By Stacey L. Mandelbaum

Princeton University students yesterday overwhelmingly voted to form an undergraduate-funded chapter of a national student environmental and consumer advocacy group, the first of its kind in the Ivy League.

Carl J. Mayer, student organizer of Princeton's Public Research Interest Group (PIRG), said yesterday he believes the school's administration will approve the proposal and establish the chapter, which would join similar groups at 200 colleges nationwide.

Financed and operated by students, PIRG chapters research and lobby to promote the "public interest" on issues like energy, environment and social justice.

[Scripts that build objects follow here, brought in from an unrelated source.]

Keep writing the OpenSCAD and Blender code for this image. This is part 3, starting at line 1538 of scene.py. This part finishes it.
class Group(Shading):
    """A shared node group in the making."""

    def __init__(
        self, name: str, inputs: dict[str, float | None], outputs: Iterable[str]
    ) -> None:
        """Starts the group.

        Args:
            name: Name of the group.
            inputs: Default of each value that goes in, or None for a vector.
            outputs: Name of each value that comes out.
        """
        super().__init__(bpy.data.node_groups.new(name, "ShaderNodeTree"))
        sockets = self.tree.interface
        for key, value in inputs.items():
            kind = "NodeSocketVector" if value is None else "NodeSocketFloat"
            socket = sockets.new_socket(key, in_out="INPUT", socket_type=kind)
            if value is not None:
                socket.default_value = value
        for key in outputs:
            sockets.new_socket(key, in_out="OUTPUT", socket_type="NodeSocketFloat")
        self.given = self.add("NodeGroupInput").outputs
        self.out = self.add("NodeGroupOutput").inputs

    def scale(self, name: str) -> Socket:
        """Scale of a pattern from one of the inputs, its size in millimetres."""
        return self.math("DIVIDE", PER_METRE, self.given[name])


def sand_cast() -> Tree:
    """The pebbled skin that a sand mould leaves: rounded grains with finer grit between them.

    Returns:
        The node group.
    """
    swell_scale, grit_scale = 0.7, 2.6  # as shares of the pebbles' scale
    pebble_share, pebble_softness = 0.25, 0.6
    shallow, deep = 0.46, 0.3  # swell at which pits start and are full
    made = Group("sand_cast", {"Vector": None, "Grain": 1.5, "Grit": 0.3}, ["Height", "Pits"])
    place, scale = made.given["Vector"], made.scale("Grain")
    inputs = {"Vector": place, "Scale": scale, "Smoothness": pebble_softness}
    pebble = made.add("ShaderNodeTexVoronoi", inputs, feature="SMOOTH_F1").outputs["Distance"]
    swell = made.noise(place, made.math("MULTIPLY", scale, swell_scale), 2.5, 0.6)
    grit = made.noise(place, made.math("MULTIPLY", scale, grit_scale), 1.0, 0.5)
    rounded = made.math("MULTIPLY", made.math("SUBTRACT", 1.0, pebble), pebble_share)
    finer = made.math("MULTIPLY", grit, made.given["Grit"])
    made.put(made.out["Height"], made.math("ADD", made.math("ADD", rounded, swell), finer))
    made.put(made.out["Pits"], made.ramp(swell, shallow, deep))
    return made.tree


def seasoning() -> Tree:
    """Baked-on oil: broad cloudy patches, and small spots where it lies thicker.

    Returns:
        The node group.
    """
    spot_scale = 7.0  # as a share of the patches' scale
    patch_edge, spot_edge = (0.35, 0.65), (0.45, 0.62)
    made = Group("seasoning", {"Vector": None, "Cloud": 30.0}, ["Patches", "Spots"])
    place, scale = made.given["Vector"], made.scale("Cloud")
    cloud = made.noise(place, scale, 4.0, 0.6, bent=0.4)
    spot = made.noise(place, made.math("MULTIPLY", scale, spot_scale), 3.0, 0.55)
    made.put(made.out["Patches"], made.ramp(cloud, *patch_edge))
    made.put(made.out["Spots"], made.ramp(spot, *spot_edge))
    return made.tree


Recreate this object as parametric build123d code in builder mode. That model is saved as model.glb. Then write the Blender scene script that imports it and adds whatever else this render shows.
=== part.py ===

Attempts to establish a Harvard PIRG chapter in 1972 and 1977 failed because administrators opposed PIRG's funding procedure, which would add a surcharge to student term bills.

Big Money

The proposal under consideration at Princeton would add six dollars to term bills. The money could be refunded to students upon request, Mayer said.

Andrew Brown, Princeton's dean of student affairs declined yesterday to predict the outcome of faculty and administration review of the proposal, but said the faculty "may be hesitant to accept this method of funding."

Mayer said the school has already "set a precedent of allowing students to tax themselves on term bills for student government.

Susan Birmington, organizing director for Massachusetts PIRG, said yesterday Harvard students have tried several times to establish a chapter and have collected the signatures of over 75 per cent of the student body on petitions for a university chapter, but that trustees have vetoed the proposal.

Birmington said there are currently no Harvard students working to form a PIRG chapter, but added, "anything is possible, especially since students at Brown are preparing for a student referendum in the spring."